Obelisk Gate takes up the story right where the first book stopped. I was hoping that the parts I liked best would still be there, that the book would have a similar tone and structure, but it didn’t. And it adds some parts that I frankly quite disliked.

The unique kind of magic turns out to be just a special case or sub-form of more normal, general-purpose magic, which in one turn of the page makes it ordinary instead of unique.

The story-telling in the second book is bog-standard. There are two parallel threads for two main characters. Unlike the first book, the threads’ relationship to each other is both obvious and much weaker: I don’t think they ever actually affect each other, that’s probably left for the third book.

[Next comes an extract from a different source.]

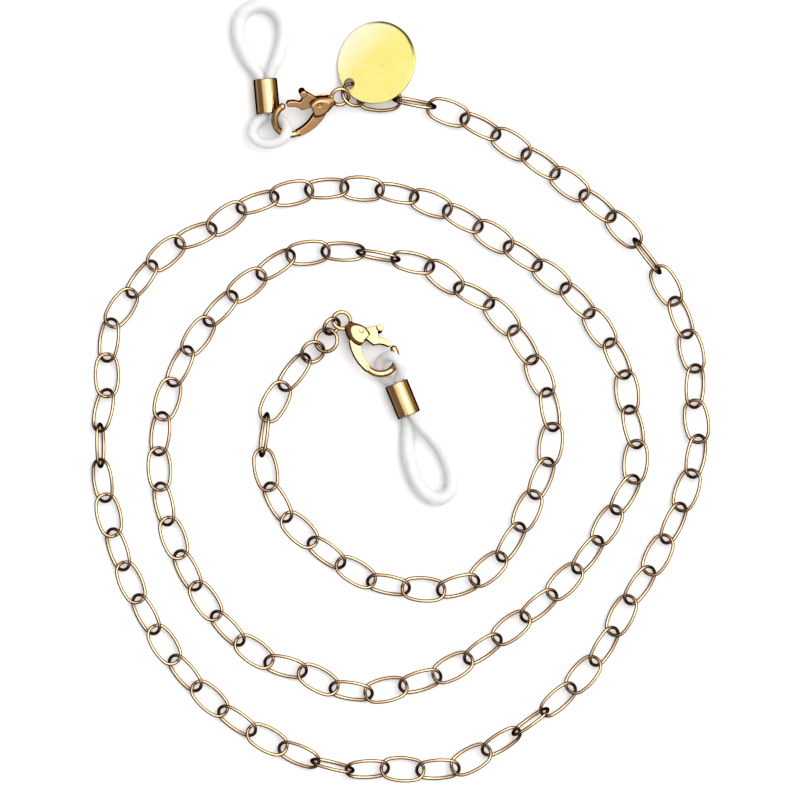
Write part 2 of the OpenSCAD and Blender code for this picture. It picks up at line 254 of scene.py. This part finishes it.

The writing adds detail but loses depth and energy. The first book covered decades; the events in the second book span a year or two – and yet somehow nothing much happens. There is more immediate action, but less substance and tension.

This book also has the abominable habit of letting characters hide essential information for no good reason. Person A knows something, and knows that person B needs this information. Person B likewise knows that the person A knows this thing, and that person B really needs this. And yet A never tells, and B never asks – for no apparent reason at all – until I’m ready to scream at them. Why?! And when they finally decide to talk, we get an info dump – instead of the natural, organic flow that we had the first book.

The first book was among the best I’ve ever read. And while I’m complaining about the second one, it was still better than most – and I am looking forward to reading the third one.